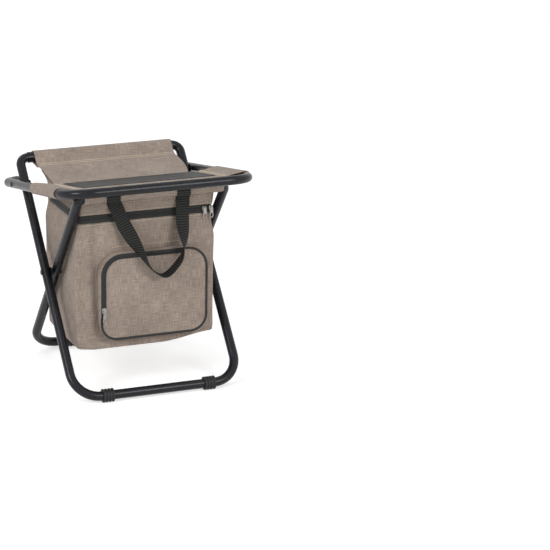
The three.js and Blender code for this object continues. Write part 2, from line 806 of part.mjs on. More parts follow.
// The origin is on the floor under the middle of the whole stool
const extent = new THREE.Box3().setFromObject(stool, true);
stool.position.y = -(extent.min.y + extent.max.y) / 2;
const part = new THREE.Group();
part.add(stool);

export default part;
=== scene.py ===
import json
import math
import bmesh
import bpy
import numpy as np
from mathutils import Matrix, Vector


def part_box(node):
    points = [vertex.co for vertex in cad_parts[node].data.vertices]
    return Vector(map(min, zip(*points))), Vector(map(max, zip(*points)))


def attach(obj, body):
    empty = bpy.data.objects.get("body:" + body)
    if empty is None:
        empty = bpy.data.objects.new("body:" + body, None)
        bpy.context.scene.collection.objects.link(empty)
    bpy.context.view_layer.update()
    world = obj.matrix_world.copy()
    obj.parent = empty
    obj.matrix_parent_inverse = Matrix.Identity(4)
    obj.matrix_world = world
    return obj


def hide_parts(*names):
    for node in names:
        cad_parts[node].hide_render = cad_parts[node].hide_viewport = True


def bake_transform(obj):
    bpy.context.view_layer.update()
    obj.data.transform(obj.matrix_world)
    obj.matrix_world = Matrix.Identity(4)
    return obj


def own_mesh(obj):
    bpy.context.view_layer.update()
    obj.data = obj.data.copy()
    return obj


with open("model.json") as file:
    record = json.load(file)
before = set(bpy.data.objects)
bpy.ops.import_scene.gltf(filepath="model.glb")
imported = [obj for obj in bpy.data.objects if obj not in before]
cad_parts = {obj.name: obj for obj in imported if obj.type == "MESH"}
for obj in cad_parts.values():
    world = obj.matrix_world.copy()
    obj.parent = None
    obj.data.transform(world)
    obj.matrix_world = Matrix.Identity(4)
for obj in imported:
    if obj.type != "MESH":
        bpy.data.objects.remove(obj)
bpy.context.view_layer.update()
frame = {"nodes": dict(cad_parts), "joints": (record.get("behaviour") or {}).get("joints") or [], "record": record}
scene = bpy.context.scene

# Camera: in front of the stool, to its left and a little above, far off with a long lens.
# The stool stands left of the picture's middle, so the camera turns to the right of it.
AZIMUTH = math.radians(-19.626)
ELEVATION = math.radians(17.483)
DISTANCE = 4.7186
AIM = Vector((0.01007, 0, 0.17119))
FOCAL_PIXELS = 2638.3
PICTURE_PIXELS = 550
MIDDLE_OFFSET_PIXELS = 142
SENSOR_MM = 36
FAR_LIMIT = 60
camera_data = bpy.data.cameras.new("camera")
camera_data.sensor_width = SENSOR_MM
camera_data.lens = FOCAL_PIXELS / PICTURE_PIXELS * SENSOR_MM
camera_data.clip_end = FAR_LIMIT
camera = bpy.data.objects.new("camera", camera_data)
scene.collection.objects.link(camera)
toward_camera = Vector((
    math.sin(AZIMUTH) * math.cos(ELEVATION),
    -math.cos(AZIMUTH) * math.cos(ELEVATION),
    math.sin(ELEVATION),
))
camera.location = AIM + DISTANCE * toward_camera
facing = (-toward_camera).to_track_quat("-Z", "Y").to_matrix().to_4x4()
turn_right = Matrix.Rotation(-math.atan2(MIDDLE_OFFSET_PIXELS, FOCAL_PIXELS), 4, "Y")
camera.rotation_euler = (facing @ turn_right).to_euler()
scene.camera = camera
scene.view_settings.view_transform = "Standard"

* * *

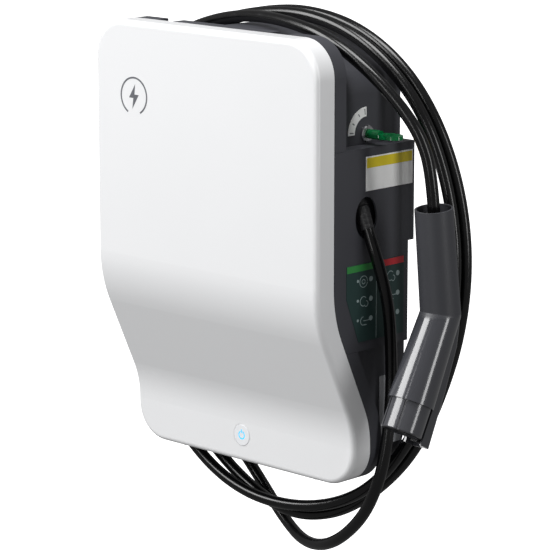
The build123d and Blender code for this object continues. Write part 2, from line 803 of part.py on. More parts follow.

--- Problem ---
Start with the line that contains "stool.position.y = -(extent.min.y" and end with the line that contains "obj.matrix_parent_inverse = Matrix.Identity(4)"; give those lines again exactly, and no others.

--- Output below ---
stool.position.y = -(extent.min.y + extent.max.y) / 2;
const part = new THREE.Group();
part.add(stool);

export default part;
=== scene.py ===
import json
import math
import bmesh
import bpy
import numpy as np
from mathutils import Matrix, Vector


def part_box(node):
    points = [vertex.co for vertex in cad_parts[node].data.vertices]
    return Vector(map(min, zip(*points))), Vector(map(max, zip(*points)))


def attach(obj, body):
    empty = bpy.data.objects.get("body:" + body)
    if empty is None:
        empty = bpy.data.objects.new("body:" + body, None)
        bpy.context.scene.collection.objects.link(empty)
    bpy.context.view_layer.update()
    world = obj.matrix_world.copy()
    obj.parent = empty
    obj.matrix_parent_inverse = Matrix.Identity(4)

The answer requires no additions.